Some specific points of annoyance:
-
Java based everything: this doubtless makes it easier for _you_ to
write for multiple platforms, but it seems to make it annoyingly slow
and starting and at general screen updates. Nothing other than
java-based GUIs has ever been as sluggish as this that I've noticed.
And why matlab should have needed so many seconds to start and so much
RAM just for a GUI, ever since the v5-v6 transition, is still amazing
to me!
-
Bug: save button on figures overwrites e.g. a
xxxx.fig file with xxxx.eps or other format,
depending on last-used format: fixed after three half-yearly releases
and several complaints from people I know; hours wasted just in my
department; matlab support at one point defended this behaviour as not
a bug.
-
Figure save dialogue still awful: if one types "save as" then
modifies a filename to .eps instead of .fig then changes the type to
"EPS", one hardly expects the name to be automatically changed back to
.fig. Look at almost ANY other program (e.g. xfig) for the obvious
RIGHT way to do it: changing the type changes the extension to the
appropriate one and preserves the basename!
-
Figures can't be printed by "print" button in versions ~7.1,7.2, but
fixed after a year or more in 2006b; the bad period was such that they
came out much too big with
-
No proper SMP support: people working with long simulations have now
easy access to multi CPU machines, and there exist already many free
routines for using SMP capability: but the most matlab seems able to
do is to run parallel _jobs_ on multiple machines (or processors): why
not start properly and begin with SMP before thinking of the special
cases where there are multiple separate jobs to be done (see
mathematica!).
Update: yes, from around 2007b? SMP potential; but rather
late, really, compared to others like Mathematica..
-
GUI is heavily single-threaded - running something in the command
window means no opening or modifying of other figures, m-files etc.

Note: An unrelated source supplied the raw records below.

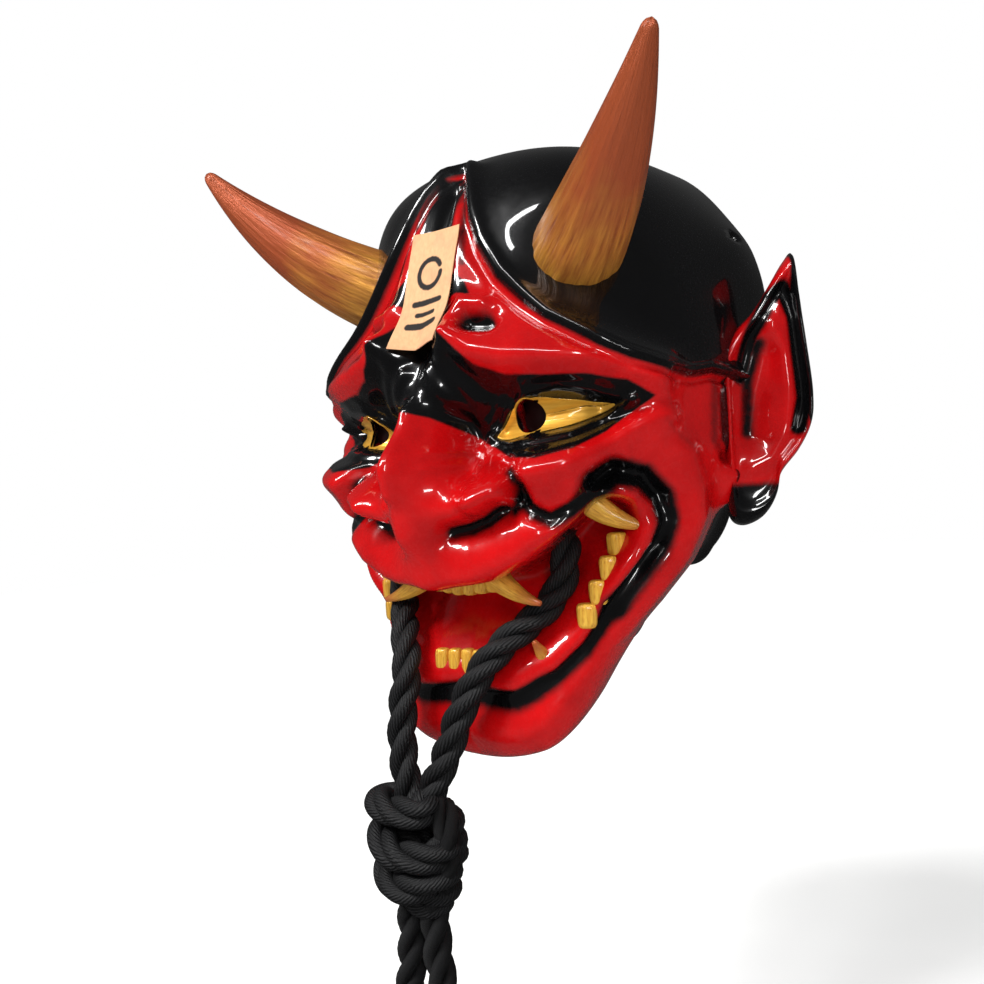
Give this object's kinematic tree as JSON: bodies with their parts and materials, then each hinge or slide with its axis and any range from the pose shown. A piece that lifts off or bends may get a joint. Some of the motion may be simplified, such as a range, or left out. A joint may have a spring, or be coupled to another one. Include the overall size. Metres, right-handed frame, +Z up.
{
  "type": "demon noh mask with rope",
  "caption": "Red and black lacquered horned demon mask with gilt eyes and fangs and a thick knotted black rope hanging from its mouth.",
  "frame": {"origin": "centre of the hanging hole, on the rear face of the hanger plate inside the crown", "axes": "+Z up, the face looks to -Y, +X to the right as seen by a viewer in front of the face"},
  "size_m": [0.2236, 0.1313, 0.3978],
  "materials": {
    "lacquered_resin": "glossy red and black lacquer over cast resin",
    "gold_paint": "metallic gold and copper paint over cast resin",
    "gilt_plate": "brushed gilt plate",
    "kraft_paper": "matte tan paper",
    "rope_fibre": "black twisted cord with a satin sheen",
    "screw_steel": "zinc-plated steel"
  },
  "bodies": {
    "mask": {"mask_shell": "lacquered_resin", "ear_left": "lacquered_resin", "ear_right": "lacquered_resin", "horn_left": "gold_paint", "horn_right": "gold_paint", "horn_screws": "screw_steel", "eye_left": "gilt_plate", "eye_right": "gilt_plate", "upper_teeth": "gold_paint", "lower_teeth_front": "gold_paint", "lower_teeth_left": "gold_paint", "lower_teeth_right": "gold_paint", "upper_fang_left": "gold_paint", "upper_fang_right": "gold_paint", "upper_tusk_left": "gold_paint", "upper_tusk_right": "gold_paint", "lower_fang_left": "gold_paint", "lower_fang_right": "gold_paint", "paper_slip": "kraft_paper", "rope_upper": "rope_fibre", "hanger_plate": "screw_steel", "hanger_screws": "screw_steel"},
    "rope": {"rope_leg_left": "rope_fibre", "rope_leg_right": "rope_fibre", "rope_knot": "rope_fibre", "rope_tail_left": "rope_fibre", "rope_tail_right": "rope_fibre", "rope_end_knot_left": "rope_fibre", "rope_end_knot_right": "rope_fibre"}
  },
  "joints": [
    {"name": "rope_swing", "type": "hinge", "parent": "mask", "child": "rope", "pos_m": [0, -0.102, -0.181], "axis": [-1, 0, 0], "range_deg": [0, 60]}
  ]
}
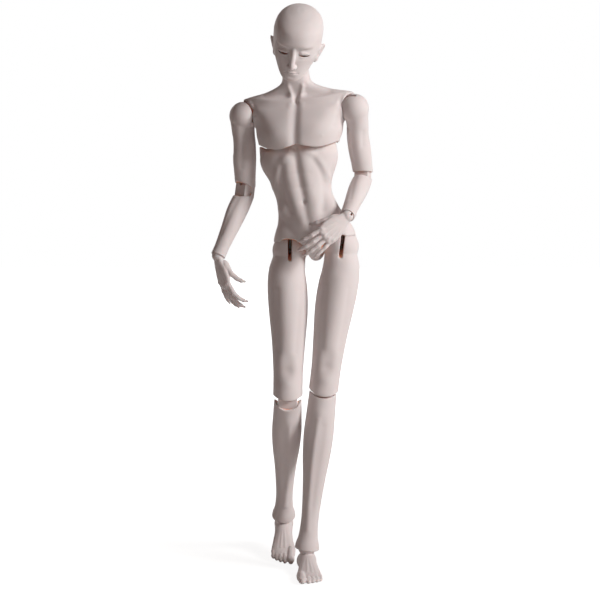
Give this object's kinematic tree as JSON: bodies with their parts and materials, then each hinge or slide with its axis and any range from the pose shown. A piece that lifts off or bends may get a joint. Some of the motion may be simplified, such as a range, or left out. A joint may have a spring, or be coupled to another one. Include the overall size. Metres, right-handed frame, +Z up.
{
  "type": "ball jointed doll",
  "caption": "Strung ball jointed adult male doll in pale matte resin, walking, unclothed and unpainted, with double hinged elbows and knees and a lift-off head cap.",
  "frame": {"origin": "on the floor, under the middle of the doll in its stance", "axes": "+Z up, the doll looks along -Y, +X towards the doll's left"},
  "size_m": [0.1992, 0.2018, 0.6976],
  "materials": {
    "resin": "matte, sanded",
    "elastic": "braided",
    "steel": "drawn wire",
    "magnet": "plated"
  },
  "bodies": {
    "lower_torso": {"lower_torso": "resin", "torso_elastic": "elastic"},
    "waist_elastic": {"waist_elastic": "elastic"},
    "chest": {"chest": "resin", "neck_cord": "elastic", "arm_cord": "elastic"},
    "neck_knot": {"neck_knot": "elastic"},
    "neck_hook": {"neck_hook": "steel", "head_bar": "steel"},
    "head": {"head": "resin", "left_head_magnet": "magnet", "right_head_magnet": "magnet"},
    "head_cap": {"head_cap": "resin", "left_cap_magnet": "magnet", "right_cap_magnet": "magnet"},
    "left_shoulder_elastic": {"left_shoulder_elastic": "elastic"},
    "left_upper_arm": {"left_upper_arm": "resin", "left_upper_arm_elastic": "elastic"},
    "left_elbow": {"left_elbow": "resin", "left_elbow_elastic": "elastic"},
    "left_forearm": {"left_forearm": "resin", "left_forearm_elastic": "elastic"},
    "left_wrist_hook": {"left_wrist_hook": "steel"},
    "left_hand": {"left_hand": "resin", "left_hand_pin": "steel"},
    "right_shoulder_elastic": {"right_shoulder_elastic": "elastic"},
    "right_upper_arm": {"right_upper_arm": "resin", "right_upper_arm_elastic": "elastic"},
    "right_elbow": {"right_elbow": "resin", "right_elbow_elastic": "elastic"},
    "right_forearm": {"right_forearm": "resin", "right_forearm_elastic": "elastic"},
    "right_wrist_hook": {"right_wrist_hook": "steel"},
    "right_hand": {"right_hand": "resin", "right_hand_pin": "steel"},
    "left_hip_elastic": {"left_hip_elastic": "elastic"},
    "left_thigh": {"left_thigh": "resin", "left_thigh_elastic": "elastic"},
    "left_knee": {"left_knee": "resin", "left_knee_elastic": "elastic"},
    "left_shin": {"left_shin": "resin", "left_shin_elastic": "elastic"},
    "left_ankle_hook": {"left_ankle_hook": "steel"},
    "left_foot": {"left_foot": "resin", "left_foot_pin": "steel"},
    "right_hip_elastic": {"right_hip_elastic": "elastic"},
    "right_thigh": {"right_thigh": "resin", "right_thigh_elastic": "elastic"},
    "right_knee": {"right_knee": "resin", "right_knee_elastic": "elastic"},
    "right_shin": {"right_shin": "resin", "right_shin_elastic": "elastic"},
    "right_ankle_hook": {"right_ankle_hook": "steel"},
    "right_foot": {"right_foot": "resin", "right_foot_pin": "steel"}
  },
  "joints": [
    {"name": "waist_bend", "type": "hinge", "parent": "lower_torso", "child": "waist_elastic", "pos_m": [0.01141, -0.01802, 0.51784], "axis": [0.9839, -0.1564, 0.0861], "range_deg": [-6, 2]},
    {"name": "waist_twist", "type": "hinge", "parent": "waist_elastic", "child": "chest", "pos_m": [0.01141, -0.01802, 0.51784], "axis": [-0.0584, 0, 0.9983], "range_deg": [-4, 4]},
    {"name": "neck_tilt", "type": "hinge", "parent": "chest", "child": "neck_knot", "pos_m": [0.00293, -0.03284, 0.62252], "axis": [0.1562, 0.9877, 0.0091], "range_deg": [-5, 5]},
    {"name": "neck_nod", "type": "hinge", "parent": "neck_knot", "child": "neck_hook", "pos_m": [0.00293, -0.03284, 0.62252], "axis": [0.9954, 0.059, -0.0755], "range_deg": [-45, 0]},
    {"name": "head_turn", "type": "hinge", "parent": "neck_hook", "child": "head", "pos_m": [0.00293, -0.03284, 0.62252], "axis": [0.0958, -0.6128, 0.7844], "range_deg": [-25, 25]},
    {"name": "left_shoulder_swing", "type": "hinge", "parent": "chest", "child": "left_shoulder_elastic", "pos_m": [0.07511, -0.03465, 0.56965], "axis": [-0.986, 0.1564, -0.0577], "range_deg": [-2, 40]},
    {"name": "left_shoulder_raise", "type": "hinge", "parent": "left_shoulder_elastic", "child": "left_upper_arm", "pos_m": [0.07511, -0.03465, 0.56965], "axis": [-0.2562, -0.8313, -0.4933], "range_deg": [0, 70]},
    {"name": "left_elbow_upper", "type": "hinge", "parent": "left_upper_arm", "child": "left_elbow", "pos_m": [0.08752, 0.00644, 0.49397], "axis": [-0.9561, 0.2932, 0.0024], "range_deg": [-5, 3]},
    {"name": "left_elbow_lower", "type": "hinge", "parent": "left_elbow", "child": "left_forearm", "pos_m": [0.08668, 0.00377, 0.48385], "axis": [-0.9561, 0.2932, 0.0024], "range_deg": [-3, 5]},
    {"name": "left_wrist_turn", "type": "hinge", "parent": "left_forearm", "child": "left_wrist_hook", "pos_m": [0.06559, -0.06462, 0.43989], "axis": [0.251, 0.8143, 0.5234], "range_deg": [-60, 60]},
    {"name": "left_wrist_bend", "type": "hinge", "parent": "left_wrist_hook", "child": "left_hand", "pos_m": [0.06559, -0.06462, 0.43989], "axis": [-0.569, -0.3133, 0.7603], "range_deg": [-8, 70]},
    {"name": "left_hip_spread", "type": "hinge", "parent": "lower_torso", "child": "left_hip_elastic", "pos_m": [0.05971, -0.03013, 0.40261], "axis": [-0.1558, -0.9877, -0.0136], "range_deg": [0, 18]},
    {"name": "left_hip_swing", "type": "hinge", "parent": "left_hip_elastic", "child": "left_thigh", "pos_m": [0.05971, -0.03013, 0.40261], "axis": [-0.9925, 0.0006, 0.1219], "range_deg": [-8, 45]},
    {"name": "left_knee_upper", "type": "hinge", "parent": "left_thigh", "child": "left_knee", "pos_m": [0.03802, -0.03105, 0.22594], "axis": [0.9925, -0.0006, -0.1219], "range_deg": [0, 46]},
    {"name": "left_knee_lower", "type": "hinge", "parent": "left_knee", "child": "left_shin", "pos_m": [0.03644, -0.03089, 0.21304], "axis": [0.9925, -0.0006, -0.1219], "range_deg": [0, 46]},
    {"name": "left_ankle_turn", "type": "hinge", "parent": "left_shin", "child": "left_ankle_hook", "pos_m": [0.018, -0.02543, 0.03], "axis": [0.0019, -0.0363, 0.9993], "range_deg": [-8, 20]},
    {"name": "left_ankle_bend", "type": "hinge", "parent": "left_ankle_hook", "child": "left_foot", "pos_m": [0.018, -0.02543, 0.03], "axis": [0.9986, 0.0523, 0], "range_deg": [-10, 20]},
    {"name": "right_shoulder_swing", "type": "hinge", "parent": "chest", "child": "right_shoulder_elastic", "pos_m": [-0.05977, -0.01325, 0.56175], "axis": [-0.986, 0.1564, -0.0577], "range_deg": [-20, 60]},
    {"name": "right_shoulder_raise", "type": "hinge", "parent": "right_shoulder_elastic", "child": "right_upper_arm", "pos_m": [-0.05977, -0.01325, 0.56175], "axis": [0.6946, 0.7098, 0.1171], "range_deg": [0, 70]},
    {"name": "right_elbow_upper", "type": "hinge", "parent": "right_upper_arm", "child": "right_elbow", "pos_m": [-0.05841, -0.00039, 0.47572], "axis": [-0.7193, 0.6887, 0.0915], "range_deg": [-12, 34]},
    {"name": "right_elbow_lower", "type": "hinge", "parent": "right_elbow", "child": "right_forearm", "pos_m": [-0.05976, -0.00042, 0.46531], "axis": [-0.7193, 0.6887, 0.0915], "range_deg": [-22, 25]},
    {"name": "right_wrist_turn", "type": "hinge", "parent": "right_forearm", "child": "right_wrist_hook", "pos_m": [-0.09129, -0.02347, 0.39094], "axis": [0.3754, 0.2744, 0.8853], "range_deg": [-60, 60]},
    {"name": "right_wrist_bend", "type": "hinge", "parent": "right_wrist_hook", "child": "right_hand", "pos_m": [-0.09129, -0.02347, 0.39094], "axis": [-0.462, 0.8835, -0.078], "range_deg": [-10, 70]},
    {"name": "right_hip_spread", "type": "hinge", "parent": "lower_torso", "child": "right_hip_elastic", "pos_m": [-0.00326, -0.02012, 0.3971], "axis": [0.1558, 0.9877, 0.0136], "range_deg": [0, 18]},
    {"name": "right_hip_swing", "type": "hinge", "parent": "right_hip_elastic", "child": "right_thigh", "pos_m": [-0.00326, -0.02012, 0.3971], "axis": [-0.9999, 0.0012, 0.0139], "range_deg": [-8, 45]},
    {"name": "right_knee_upper", "type": "hinge", "parent": "right_thigh", "child": "right_knee", "pos_m": [-0.00575, -0.03501, 0.21974], "axis": [0.9999, -0.0012, -0.0139], "range_deg": [-15, 32]},
    {"name": "right_knee_lower", "type": "hinge", "parent": "right_knee", "child": "right_shin", "pos_m": [-0.00592, -0.03271, 0.20695], "axis": [0.9999, -0.0012, -0.0139], "range_deg": [-20, 25]},
    {"name": "right_ankle_turn", "type": "hinge", "parent": "right_shin", "child": "right_ankle_hook", "pos_m": [-0.01197, 0.06535, 0.05132], "axis": [0, -0.5329, 0.8462], "range_deg": [-20, 8]},
    {"name": "right_ankle_bend", "type": "hinge", "parent": "right_ankle_hook", "child": "right_foot", "pos_m": [-0.01197, 0.06535, 0.05132], "axis": [1, 0, 0], "range_deg": [-6, 20]},
    {"name": "cap_lift", "type": "slide", "parent": "head", "child": "head_cap", "axis": [0.1156, 0.8987, 0.423], "range_m": [0, 0.03]}
  ]
}
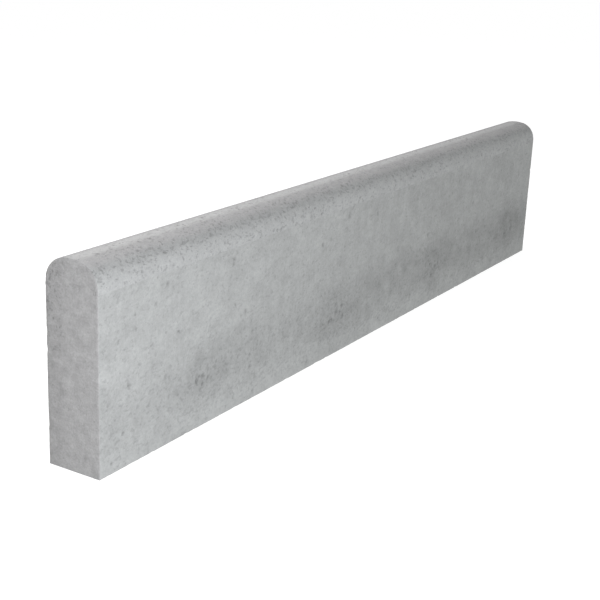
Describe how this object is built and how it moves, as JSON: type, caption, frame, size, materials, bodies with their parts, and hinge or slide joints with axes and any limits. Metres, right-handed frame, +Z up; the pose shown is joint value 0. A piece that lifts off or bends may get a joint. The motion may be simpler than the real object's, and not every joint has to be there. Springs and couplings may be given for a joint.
{
  "type": "concrete edging unit",
  "caption": "Straight precast concrete edging with a rounded top, flat ends and a flat bed, set on edge along paths, lawns and planting beds.",
  "frame": {"origin": "middle of the bed, the flat face the unit stands on", "axes": "+X along the length from one butt end to the other, +Y across the thickness, +Z up towards the rounded head"},
  "size_m": [1, 0.06, 0.2],
  "materials": {
    "backing_concrete": "matte",
    "facing_concrete": "matte"
  },
  "bodies": {
    "root": {"backing_body": "backing_concrete", "facing_head": "facing_concrete"}
  },
  "joints": []
}
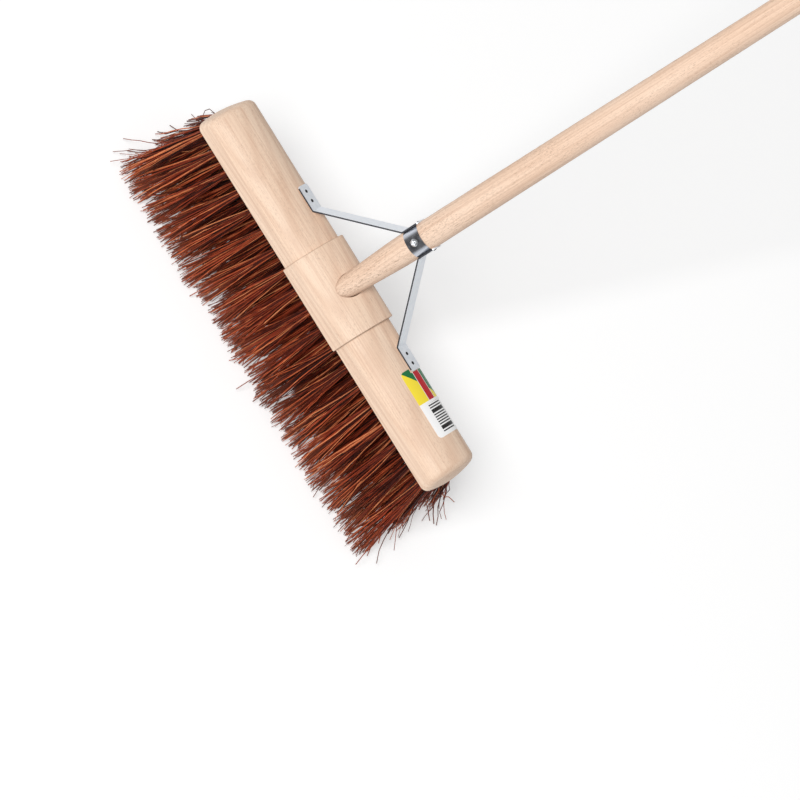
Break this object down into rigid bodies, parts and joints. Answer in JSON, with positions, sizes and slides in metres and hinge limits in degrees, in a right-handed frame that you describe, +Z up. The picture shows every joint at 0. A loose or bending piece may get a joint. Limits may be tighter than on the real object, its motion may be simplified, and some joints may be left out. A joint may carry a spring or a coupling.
{
  "type": "push broom",
  "caption": "Push broom with a domed wooden head, stiff natural-fibre tufts, a long tilted round handle and a two-armed steel brace.",
  "frame": {"origin": "the middle of the trimmed bristle face, which is the lowest plane of the broom", "axes": "+X along the head, +Y to the back, the way the handle leans, +Z up from the bristle tips"},
  "size_m": [0.4372, 0.909, 1.3671],
  "materials": {
    "beech_block": "sanded beech, waxed matt",
    "beech_handle": "turned beech, fine flecks, matt",
    "brace_steel": "zinc-plated strip",
    "saddle_steel": "zinc-plated, smooth and shiny",
    "screw_steel": "bright zinc plating",
    "nail_steel": "dark plain steel",
    "staple_wire": "drawn wire",
    "label_paper": "coated paper, printed with plain shapes",
    "bristle_fibre": "stiff reddish-brown natural fibre"
  },
  "bodies": {
    "root": {"head_block": "beech_block", "handle": "beech_handle", "brace_arm_left": "brace_steel", "brace_arm_right": "brace_steel", "brace_saddle": "saddle_steel", "saddle_screw": "screw_steel", "tab_nail_left": "nail_steel", "tab_nail_right": "nail_steel", "foot_nail_left_inner": "nail_steel", "foot_nail_left_outer": "nail_steel", "foot_nail_right_inner": "nail_steel", "foot_nail_right_outer": "nail_steel", "label": "label_paper", "tufts_front": "bristle_fibre", "tufts_front_middle": "bristle_fibre", "tufts_middle": "bristle_fibre", "tufts_back_middle": "bristle_fibre", "tufts_back": "bristle_fibre", "staples_front": "staple_wire", "staples_front_middle": "staple_wire", "staples_middle": "staple_wire", "staples_back_middle": "staple_wire", "staples_back": "staple_wire"}
  },
  "joints": []
}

Even some backgrounding ability or multiple command lines would be
good. Matlab being so excessive with resources anyway it's hardly
reasonable to open another whole matlab instance just to play with some
figures while running a new calculation. Why not allow all other parts
to work even when doing calculation. Goodness knows, there are only
about a dozen threads shown for matlab!
-
Waiting for user input (input command) in a loop seems to make 100%
cpu use: power-wasting, noisy, annoying to other processes, etc. etc.,
and highly incompetent; support told me that "it's fine - expected -
your computer will sort this out and give CPU to other programs"; no:
the system will _share_ matlab's wasting of resources with other
programs' attempts at serious use. It also wastes electricity (e.g.
see IT equipment
power consumption, at different loadings).
-
One can't use "Multiselect" "on" in uigetfile chooser (c. 2007):
have to "work around" with not using native dialogues - wastes lots of time working
this out for all of us
-
red messages about java errors streaming down the screen and telling
me to restart matlab, at various times when doing quite normal tasks
(particularly when clicking through the pwd subwindow) (2006/2007
was particularly bad for that -- it's got better -- but it shouldn't
have been bad to begin with if properly checked).
-
Mouse-hovering to see variables in the mfile editor gets them wrong if
one looks at a function but has similar names in the workspace: a
well-written implementation would show nothing
or better still would be able to remember variables at least from
functions that have had errors (this would save the need for insertion
of debugging points, etc., particularly useful as the execution up to
that point may take much time).
more, more, more - it's just really annoying that with so many good
features matlab doesn't get debugged properly for many basic things. I
have several colleagues and associates in other places with similar
feelings. That is why we recommend people strongly against matlab,
while pointing out some of the advantages over the competition that in
some cases may make it worth the struggle (even if the large cost is
ignored, the problems often make other programs preferable!).
I'd love it if you'd try really hard with making the (solaris, linux -
that's all I use) versions actually work properly and neatly in all
these little and big details. I'd have thought a good start would be
to have several of your people who work in UI development, algorithms,
and support, to work only on the unix platforms, in order to have a
chance of meeting platform-specific matlab bugs before they get into
the wild. Such users would have to have the right attitude to user-interaction,
rather than the ``bow to it and fit around it'' idea that several
support people have shown.
A quick-starting, responsive, highly multithreaded, SMP-capable desktop
environment, with nicely working finesses and helpful error messages;
and bugs/support people who reliably acknowledge and quickly fix (next
release, update available for the desperate) bugs.
What a dream -- but we're far from it.